Through a combination of advances in dispersion management, wavelength-division multiplexing, and optical amplifiers, modern-day optical fibers can carry information at around 14 Terabits per second over 160 kilometers of fiber .[4] Engineers are always looking at current limitations in order to improve fiber-optic communication, and several of these restrictions are currently being researched. For instance, NTT was able to achieve 69.1 Tbit/s transmission by applying wavelength division multiplex (WDM) of 432 wavelengths with a capacity of 171 Gbit/s over a single 240 km-long optical fiber on March 25, 2010. This has been the highest optical transmission speed ever recorded.

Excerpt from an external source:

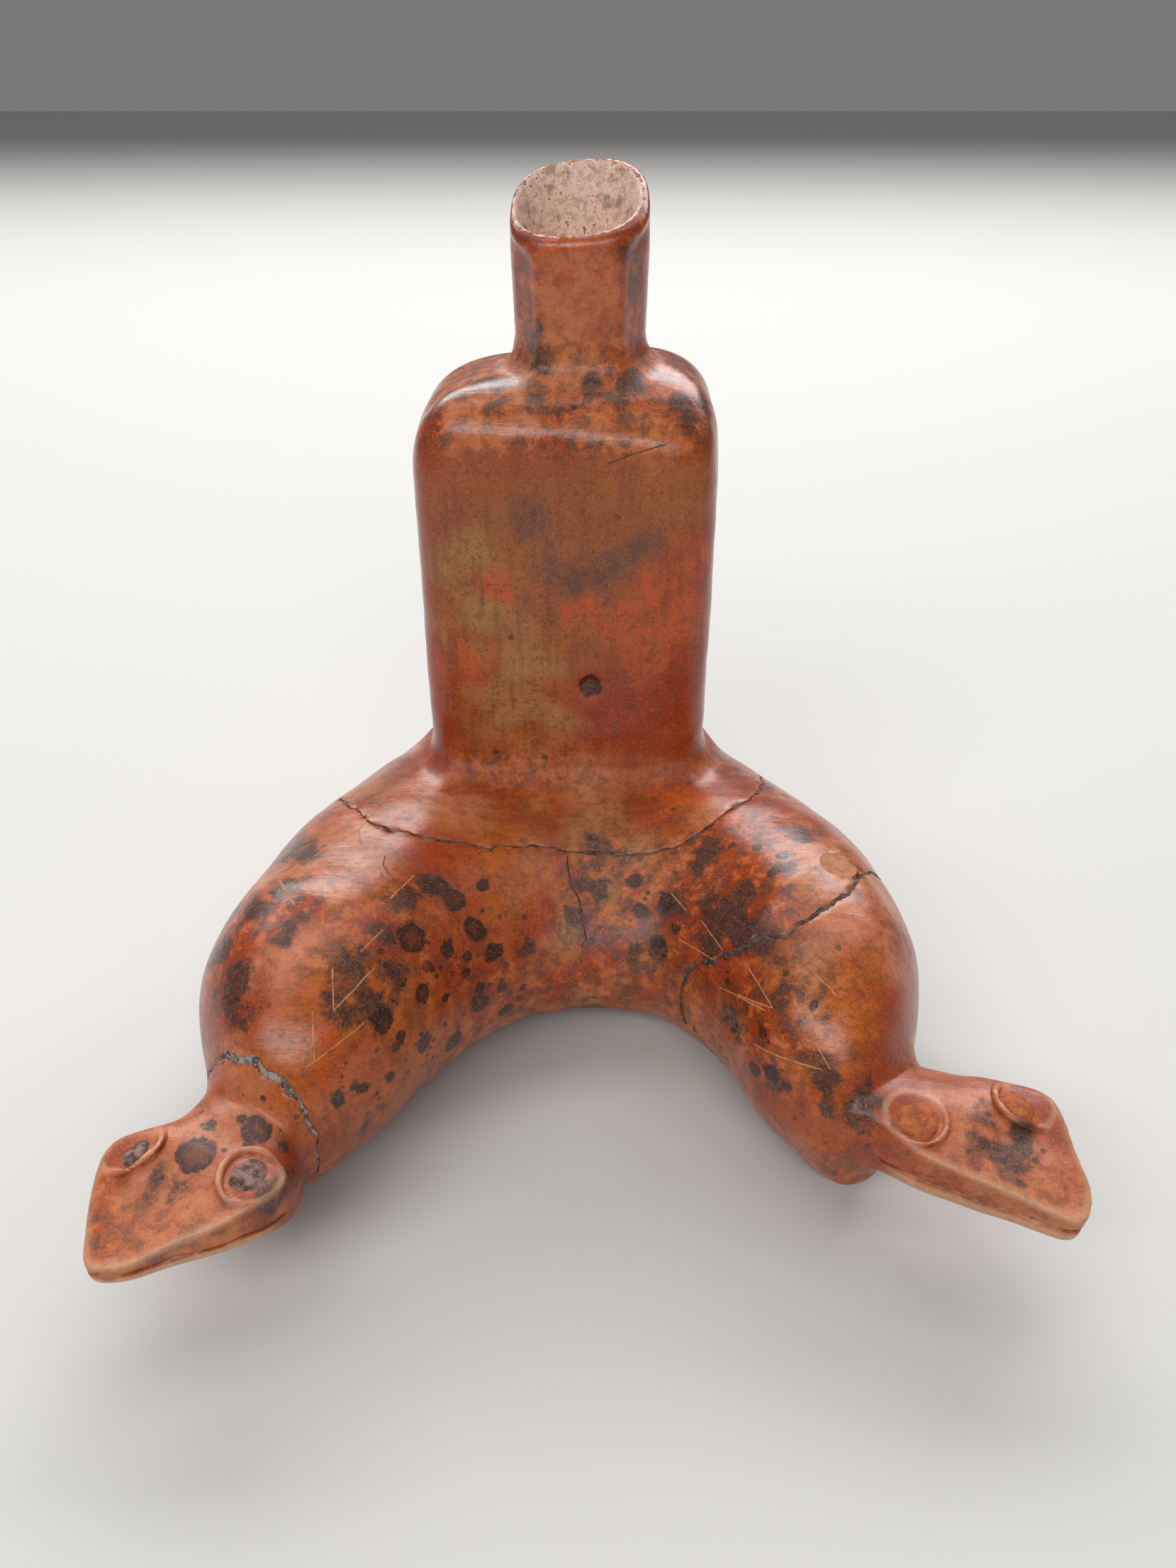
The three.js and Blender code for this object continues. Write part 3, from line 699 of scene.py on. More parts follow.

The per-channel light signals propagating in the fiber have been modulated at rates as high as 111 gigabits per second by NTT, although 10 or 40 Gbit/s is typical in deployed systems.Each fiber can carry many independent channels, each using a different wavelength of light (wavelength-division multiplexing (WDM)). The net data rate (data rate without overhead bytes) per fiber is the per-channel data rate reduced by the FEC overhead, multiplied by the number of channels (usually up to eighty in commercial dense WDM systems as of 2008). The current laboratory fiber optic data rate record, held by Bell Labs in Villarceaux, France, is multiplexing 155 channels, each carrying 100 Gbit/s over a 7000 km fiber.